Almost as if on cue to address these concerns, the Minister’s latest report signals a potential lifeline for temporary residents in Canada who have been living and working in Canada for years without being able to qualify for permanent residency. The November 7, 2025 report teases a “one-time” initiative that will be implemented in 2026 and 2027 to “accelerate the transition of up to 33,000 temporary workers to permanent residency”. It is too early to speculate how the Minister might achieve this lofty goal or when further details might be released, but she would do well to remember that there are numerous bad actors in the immigration marketplace that might seek to take advantage of desperate permanent resident candidates amid the current atmosphere of uncertainty.
Options for Permanent Residency Are Shifting
Though overall permanent resident admission levels are not changing significantly for the next three years, we are seeing subtle but important shifts in the landscape. Permanent resident candidates will be interested to know that the following streams are seeing increases in immigration admission targets: A moderate increase in French-speaking admissions outside of Quebec and a substantial increase in 2026 for Provincial Nominees compared to 2025. On the other hand, there will be continued reductions in business immigration approvals (Start-Up Visa and Self-Employed persons programs) and a drastic cut to the approval of humanitarian and compassionate based applications.
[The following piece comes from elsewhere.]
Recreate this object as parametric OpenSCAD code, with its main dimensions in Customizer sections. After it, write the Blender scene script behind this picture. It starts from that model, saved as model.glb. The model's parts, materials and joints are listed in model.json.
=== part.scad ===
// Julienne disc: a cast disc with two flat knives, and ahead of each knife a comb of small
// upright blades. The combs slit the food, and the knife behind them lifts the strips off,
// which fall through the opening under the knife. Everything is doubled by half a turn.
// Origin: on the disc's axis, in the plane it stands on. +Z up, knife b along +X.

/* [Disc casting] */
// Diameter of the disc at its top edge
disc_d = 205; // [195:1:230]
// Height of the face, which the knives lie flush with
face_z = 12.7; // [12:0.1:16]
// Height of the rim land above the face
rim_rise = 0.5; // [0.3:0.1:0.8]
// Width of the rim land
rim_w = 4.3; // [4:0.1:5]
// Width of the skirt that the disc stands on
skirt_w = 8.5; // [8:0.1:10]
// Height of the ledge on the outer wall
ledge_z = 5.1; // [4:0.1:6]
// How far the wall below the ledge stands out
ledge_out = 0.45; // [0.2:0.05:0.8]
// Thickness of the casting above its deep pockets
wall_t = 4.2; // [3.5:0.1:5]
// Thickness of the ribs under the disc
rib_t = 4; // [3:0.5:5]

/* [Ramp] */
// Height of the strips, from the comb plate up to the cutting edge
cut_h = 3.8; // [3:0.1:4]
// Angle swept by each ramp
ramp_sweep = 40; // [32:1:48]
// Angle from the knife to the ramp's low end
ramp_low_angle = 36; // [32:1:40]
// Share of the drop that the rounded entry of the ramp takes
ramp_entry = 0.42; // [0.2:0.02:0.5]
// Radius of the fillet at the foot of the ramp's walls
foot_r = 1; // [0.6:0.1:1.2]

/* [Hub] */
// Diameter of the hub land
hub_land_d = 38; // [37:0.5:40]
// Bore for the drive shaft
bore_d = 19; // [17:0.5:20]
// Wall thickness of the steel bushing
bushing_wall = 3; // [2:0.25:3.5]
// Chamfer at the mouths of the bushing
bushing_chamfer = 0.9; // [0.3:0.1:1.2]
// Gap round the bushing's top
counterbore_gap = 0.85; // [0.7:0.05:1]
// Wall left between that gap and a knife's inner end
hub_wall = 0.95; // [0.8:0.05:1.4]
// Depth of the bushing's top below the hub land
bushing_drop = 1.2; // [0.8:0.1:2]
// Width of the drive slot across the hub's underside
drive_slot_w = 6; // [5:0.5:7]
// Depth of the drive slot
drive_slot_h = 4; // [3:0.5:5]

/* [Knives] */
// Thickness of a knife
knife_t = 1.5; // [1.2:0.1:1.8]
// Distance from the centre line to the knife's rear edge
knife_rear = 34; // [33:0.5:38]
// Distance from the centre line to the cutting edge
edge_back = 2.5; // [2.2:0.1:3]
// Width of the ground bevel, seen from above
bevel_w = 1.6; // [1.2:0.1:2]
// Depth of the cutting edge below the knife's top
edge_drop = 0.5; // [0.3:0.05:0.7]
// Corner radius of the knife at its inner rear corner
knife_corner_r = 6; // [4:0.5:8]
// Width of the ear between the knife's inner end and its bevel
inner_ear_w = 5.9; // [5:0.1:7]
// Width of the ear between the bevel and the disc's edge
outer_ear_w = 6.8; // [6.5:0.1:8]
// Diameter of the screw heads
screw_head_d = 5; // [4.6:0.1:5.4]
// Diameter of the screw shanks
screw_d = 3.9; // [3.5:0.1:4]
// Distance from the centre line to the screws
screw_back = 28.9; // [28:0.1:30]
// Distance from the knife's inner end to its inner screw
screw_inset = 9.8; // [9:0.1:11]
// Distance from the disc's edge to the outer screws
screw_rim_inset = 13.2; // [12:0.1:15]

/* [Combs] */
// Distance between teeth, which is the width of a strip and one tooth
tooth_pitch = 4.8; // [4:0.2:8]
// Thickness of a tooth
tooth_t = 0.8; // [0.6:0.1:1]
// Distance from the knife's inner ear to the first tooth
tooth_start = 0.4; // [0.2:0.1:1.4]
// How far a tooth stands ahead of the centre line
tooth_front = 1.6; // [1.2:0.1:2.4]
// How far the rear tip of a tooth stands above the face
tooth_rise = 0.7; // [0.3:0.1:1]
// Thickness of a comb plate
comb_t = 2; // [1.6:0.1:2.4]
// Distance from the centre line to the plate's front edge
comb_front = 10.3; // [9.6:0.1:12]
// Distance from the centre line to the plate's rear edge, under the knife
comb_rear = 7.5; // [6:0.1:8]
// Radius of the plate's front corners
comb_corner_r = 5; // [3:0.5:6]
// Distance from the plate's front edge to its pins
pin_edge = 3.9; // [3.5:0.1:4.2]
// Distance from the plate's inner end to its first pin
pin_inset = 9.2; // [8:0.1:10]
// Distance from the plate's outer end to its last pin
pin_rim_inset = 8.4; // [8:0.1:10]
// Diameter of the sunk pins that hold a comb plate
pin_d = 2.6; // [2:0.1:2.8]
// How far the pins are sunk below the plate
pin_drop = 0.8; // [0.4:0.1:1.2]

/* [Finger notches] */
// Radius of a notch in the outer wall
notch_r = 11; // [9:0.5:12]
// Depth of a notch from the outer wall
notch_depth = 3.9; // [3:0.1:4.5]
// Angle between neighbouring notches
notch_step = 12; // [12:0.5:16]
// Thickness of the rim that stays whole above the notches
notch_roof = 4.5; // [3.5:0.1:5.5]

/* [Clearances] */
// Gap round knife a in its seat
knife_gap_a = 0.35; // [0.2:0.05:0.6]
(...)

Keeping up with changes to Canada’s immigration laws over the past 1.5 years has been a dizzying exercise to put it mildly, but a clear picture has emerged as to where immigration is heading and the Minister’s November 7, 2025 levels report crystallizes what many of us working in this industry already knew: Newcomers will have a hard time getting approvals to come to Canada in the first instance and those already in Canada will have a difficult time staying if they cannot find a way to transition to permanent residency. The economic pathways to permanent residency will most likely remain highly competitive, and those hoping to qualify will have stronger prospects depending on whether their occupations are prioritized by this government and/or the provinces, the places they are looking to immigrate to, and upon factors such as their proficiency in French.